** BEGIN Data section **

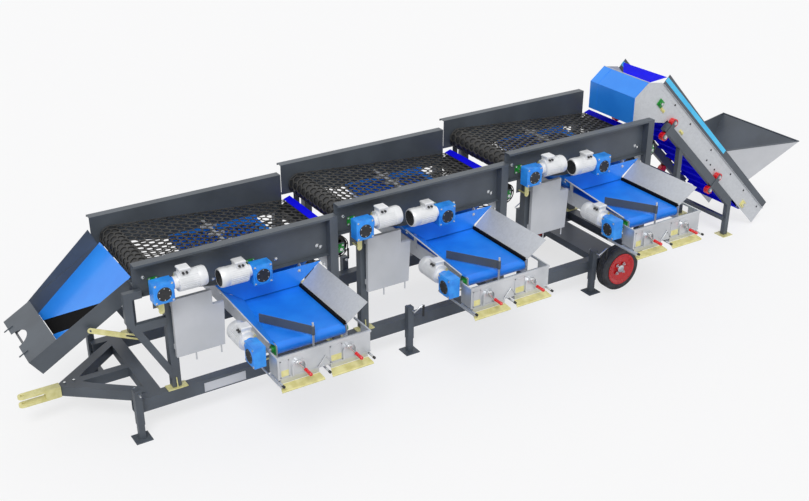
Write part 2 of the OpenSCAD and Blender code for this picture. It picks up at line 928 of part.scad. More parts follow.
module bag_head() {
    y0 = head_front_y;
    y1 = head_back_y;
    color(galvanised) {
        box([head_x0, head_x1], [y0, y0 - sheet], [head_low, head_top]);
        box([head_x0, head_x1], [y1, y1 - sheet], [head_low, cross_z - 60]);
        box([head_x0, head_x0 + sheet], [y0, y1], [head_low, head_top]);
        box([head_x1 - sheet, head_x1], [y0, y1], [head_low, head_top]);
        // bottom with two spouts
        difference() {
            box([head_x0, head_x1], [y0, y1], [head_low, head_low + sheet]);
            for (i = [0, 1])
                box([outlet_x(i), outlet_x(i) + outlet_w], [y0 - 1, y1 + 1],
                    [head_low - 1, head_low + sheet + 1]);
        }
        for (i = [0, 1])
            difference() {
                box([outlet_x(i), outlet_x(i) + outlet_w], [y0, y1], [outlet_low, head_low + sheet]);
                box([outlet_x(i) + thin, outlet_x(i) + outlet_w - thin], [y0 + thin, y1 - thin],
                    [outlet_low - 1, head_low + sheet + 1]);
            }
        // saddle that parts the flow between the spouts
        mid = (head_x0 + head_x1) / 2;
        side_cut(y0, y1)
            polygon([[mid - outlet_gap / 2, head_low + sheet], [mid, head_low + 130],
                [mid + outlet_gap / 2, head_low + sheet]]);
        // post of the gate
        rod_z(cross_x, pivot_y, head_low + 60, gate_low + gate_h + 40, pivot_r);
        box([cross_x - 20, cross_x + 20], [pivot_y - 20, y1 - sheet], [cross_z - 110, cross_z - 70]);
        // lugs and pin of each clamp lever
        for (x = lever_x) {
            for (s = sides)
                box([x + s * 24, x + s * 32], [y0 - sheet, y0 - sheet - lever_out - 14],
                    [lever_z - 18, lever_z + 18]);
            rod_x(x - 36, x + 36, y0 - sheet - lever_out, lever_z, lever_pin_r);
        }
        // rods that carry the bags
        for (x = [head_x0 + 12, mid, head_x1 - 12]) {
            rod_y(x, y0 - 90, y1, outlet_low + 30, rod_r);
            for (y = [y0 + 30, y1 - 50])
                box([x - 4, x + 4], [y, y + 20], [outlet_low + 30, head_low + 1]);
        }
    }
    color(black)
        for (x = [head_x0 + 12, (head_x0 + head_x1) / 2, head_x1 - 12])
            rod_y(x, y0 - 90, y0 - 115, outlet_low + 30, cap_r);
}

module bag_heads() {
    for (k = decks)
        at_deck(k)
            bag_head();
}

module bag_lips() {
    y = head_front_y - thin / 2 - 0.1;
    color(zinc)
        for (k = decks, i = [0, 1])
            at_deck(k)
                panel([[outlet_x(i), y, outlet_low + 50], [outlet_x(i) + outlet_w, y, outlet_low + 50],
                    [outlet_x(i) + outlet_w + 5, y - lip_out, outlet_low - lip_drop + 50],
                    [outlet_x(i) - 5, y - lip_out, outlet_low - lip_drop + 50]]);
}

module gate(k) {
    color(dark)
        at_deck(k)
            translate([cross_x, pivot_y, gate_low])
                rotate(gate_angle)
                    difference() {
                        union() {
                            cylinder(h = gate_h, r = pivot_r + 8);
                            translate([-gate_t / 2, 0, 0])
                                cube([gate_t, gate_len, gate_h]);
                        }
                        translate([0, 0, -1])
                            cylinder(h = gate_h + 2, r = pivot_r + pivot_play);
                    }
}

module clamp_lever(k, i) {
    y = head_front_y - sheet - lever_out;
    color(silver)
        at_deck(k)
            translate([lever_x[i], y, lever_z])
                difference() {
                    union() {
                        rod_x(-22, 22, 0, 0, 18);
                        box([-5, 5], [-14, 14], [-lever_arm, 0]);
                        rod_y(0, 14, -30, -lever_arm, 16);
                    }
                    rod_x(-23, 23, 0, 0, lever_pin_r + pivot_play);
                }
    color(red)
        at_deck(k)
            translate([lever_x[i], y, lever_z])
                rod_y(0, -30, -30 - grip_len, -lever_arm, grip_r);
}

// Elevator
module in_elevator() {
    translate([head_drum_x, 0, head_drum_z])
        rotate([0, elevator_angle, 0])
            children();
}

// a point of the machine's side view, in the elevator's own frame
function to_elevator(p) = let (d = p - [head_drum_x, head_drum_z])
    [d.x * cos(elevator_angle) - d.y * sin(elevator_angle),
        d.x * sin(elevator_angle) + d.y * cos(elevator_angle)];

hood_left = head_drum_x - 476;
hood_low = head_drum_z - 225;
hood_shoulder = head_drum_z + 155;
hood_ridge = [head_drum_x - 248, head_drum_z + 330];

module elevator_cradle() {
    color(dark) {
        both_sides() {
            in_elevator()
                box([track_from, track_to], [-track_y - track_w / 2, -track_y + track_w / 2],
                    [track_top - track_h, track_top]);
            cradle_legs();
        }
        box([beam_right - 15, beam_right + 60], [-web_y - 40, web_y + 40], [tie_low, tie_low + 80]);
        box([leg_x - 80, leg_x - 20], [-track_y, track_y], [250, 310]);
        box([strut_x - 30, strut_x + 30], [-track_y, track_y], [tie_low + 10, tie_low + 70]);
    }
}

// height of the middle of the track above a place along the machine
function track_z(x) = head_drum_z - (x - head_drum_x) * tan(elevator_angle)
    + (track_top - track_h / 2) / cos(elevator_angle);

module cradle_legs() {
    y = [-track_y - stay_w / 2, -track_y + stay_w / 2];
    box([leg_x - stay_w / 2, leg_x + stay_w / 2], y, [foot_t, track_z(leg_x)]);
    box([leg_x - 95, leg_x + 95], [-track_y - 95, -track_y + 95], [0, foot_t]);
    box([strut_x - stay_w / 2, strut_x + stay_w / 2], y, [tie_low + 40, track_z(strut_x)]);
    box([beam_right, strut_x + 40], y, [tie_low, tie_low + 80]);
}

module elevator_side() {
    difference() {
        polygon([to_elevator([hood_left, hood_low]), to_elevator([hood_left, hood_shoulder]),
            to_elevator(hood_ridge), [-plate_up, plate_up], [plate_end, plate_up],
            [plate_end, -plate_down], [track_from - 10, -plate_down],
            [track_from - 30, -plate_down - 60], to_elevator([hood_left + 260, hood_low])]);
        for (x = [0, elevator_span])
            translate([x, 0])
                circle(shaft_r + 6);
    }
}

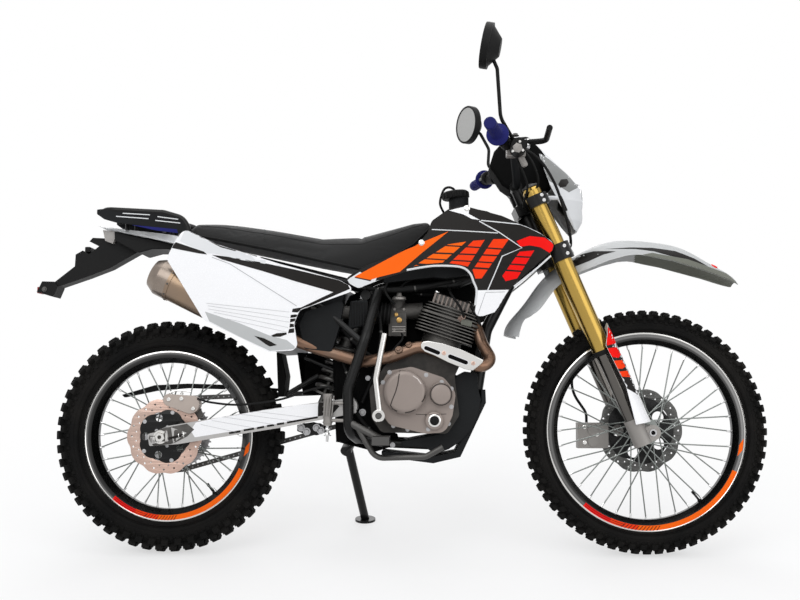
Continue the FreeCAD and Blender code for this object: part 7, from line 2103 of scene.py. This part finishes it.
# The photograph's viewpoint: distance, height, turn and dip of a lens of known length
CAMERA_AT = Vector((735.5, -2784.6, 1002.7))
CAMERA_TURN = math.radians(1.37)
CAMERA_DIP = math.radians(5.6)
CAMERA_ROLL = math.radians(-0.12)
CAMERA_LENS = 45.05


class ENDURO_OT_stage(bpy.types.Operator):
    """Makes the floor, the soft lights and the camera"""
    bl_idname = "enduro.stage"
    bl_label = "Stage"

    def execute(self, context):
        scene = context.scene
        contact = Vector((GROUND.x, GROUND.y, 0))
        mesh = bmesh.new()
        half = 40000
        corners = [mesh.verts.new((x, y, 0)) for x, y in ((-half, -half), (half, -half), (half, half), (-half, half))]
        mesh.faces.new(corners)
        data = bpy.data.meshes.new("floor")
        mesh.to_mesh(data)
        mesh.free()
        data.transform(Matrix.Scale(MM, 4))
        floor = bpy.data.objects.new("floor", data)
        scene.collection.objects.link(floor)
        floor.data.materials.append(mat("floor"))
        for name, place, energy, wide in (
                ("key_light", (-1.4, -3.4, 3.6), 80, 3.2), ("fill_light", (2.8, -2.8, 2.0), 38, 3.0),
                ("top_light", (0.2, 0.3, 4.4), 80, 4.0), ("back_light", (-0.6, 3.6, 2.6), 60, 3.0)):
            lamp = bpy.data.lights.new(name, "AREA")
            lamp.energy = energy
            lamp.size = wide
            item = bpy.data.objects.new(name, lamp)
            item.location = place
            item.rotation_euler = (Vector((0, 0, 0.6)) - Vector(place)).to_track_quat("-Z", "Y").to_euler()
            scene.collection.objects.link(item)
        self.sky(scene)
        lens = bpy.data.cameras.new("photo_camera")
        lens.lens = CAMERA_LENS
        lens.sensor_width = 36
        camera = bpy.data.objects.new("photo_camera", lens)
        turn, dip = CAMERA_TURN, CAMERA_DIP
        look = Vector((-math.sin(turn) * math.cos(dip), math.cos(turn) * math.cos(dip), -math.sin(dip)))
        right = Vector((math.cos(turn), math.sin(turn), 0))
        up = right.cross(look)
        turned = Matrix((right, up, -look)).transposed().to_4x4() @ Matrix.Rotation(CAMERA_ROLL, 4, "Z")
        camera.matrix_world = Matrix.Translation(contact + CAMERA_AT * MM) @ turned
        scene.collection.objects.link(camera)
        scene.camera = camera
        scene.view_settings.view_transform = "Standard"
        return {"FINISHED"}

    def sky(self, scene):
        """A soft pale light all round, which the camera, mirrors and glass see as plain white."""
        world = bpy.data.worlds.new("Studio")
        world.use_nodes = True
        tree = world.node_tree
        soft = tree.nodes["Background"]
        set_inputs(soft, {"Color": (0.94, 0.96, 1.0, 1.0), "Strength": 0.5})
        white = add_node(tree, "Background", {"Color": WHITE, "Strength": 1.0})
        blend = add_node(tree, "MixShader")
        join(tree, (seen_ray(tree), "Value", blend, "Fac"), (soft, "Background", blend, 1), (white, "Background",
            blend, 2), (blend, "Shader", tree.nodes["World Output"], "Surface"))
        scene.world = world


class ENDURO_PT_panel(bpy.types.Panel):
    """Shows the tyre sizes and paint colours, and a button for each step"""
    bl_label = "Enduro motorcycle"
    bl_idname = "ENDURO_PT_panel"
    bl_space_type = "VIEW_3D"
    bl_region_type = "UI"
    bl_category = "Enduro"

    def draw(self, context):
        for group in (context.scene.enduro_tyres, context.scene.enduro_paint):
            box = self.layout.box()
            for key in group.bl_rna.properties.keys():
                if key not in ("rna_type", "name"):
                    box.prop(group, key)
        for operator in STEPS:
            self.layout.operator(operator.bl_idname)


STEPS = (
    ENDURO_OT_stage,
    ENDURO_OT_finishes,
    ENDURO_OT_tyres,
    ENDURO_OT_rims,
    ENDURO_OT_discs,
    ENDURO_OT_chain,
    ENDURO_OT_fork,
    ENDURO_OT_bars,
    ENDURO_OT_front,
    ENDURO_OT_engine,
    ENDURO_OT_shock,
    ENDURO_OT_arm,
    ENDURO_OT_bodywork,
    ENDURO_OT_tail,
    ENDURO_OT_inner,
    ENDURO_OT_seat,
)
GROUPS = (TyreSizes, PaintColours)


def register():
    for item in GROUPS + STEPS + (ENDURO_PT_panel,):
        bpy.utils.register_class(item)
    bpy.types.Scene.enduro_tyres = PointerProperty(type=TyreSizes)
    bpy.types.Scene.enduro_paint = PointerProperty(type=PaintColours)


def unregister():
    del bpy.types.Scene.enduro_paint
    del bpy.types.Scene.enduro_tyres
    for item in reversed(GROUPS + STEPS + (ENDURO_PT_panel,)):
        bpy.utils.unregister_class(item)


def main():
    register()
    for operator in STEPS:
        group, name = operator.bl_idname.split(".")
        getattr(getattr(bpy.ops, group), name)()


if __name__ == "__main__":
    main()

** END Data section **

▶ Task brief: Write out only the lines that run from the line containing "Continue the FreeCAD" through the line containing "CAMERA_LENS = 45.05", both included, exactly as they appear above.

▶ In response:
Continue the FreeCAD and Blender code for this object: part 7, from line 2103 of scene.py. This part finishes it.
# The photograph's viewpoint: distance, height, turn and dip of a lens of known length
CAMERA_AT = Vector((735.5, -2784.6, 1002.7))
CAMERA_TURN = math.radians(1.37)
CAMERA_DIP = math.radians(5.6)
CAMERA_ROLL = math.radians(-0.12)
CAMERA_LENS = 45.05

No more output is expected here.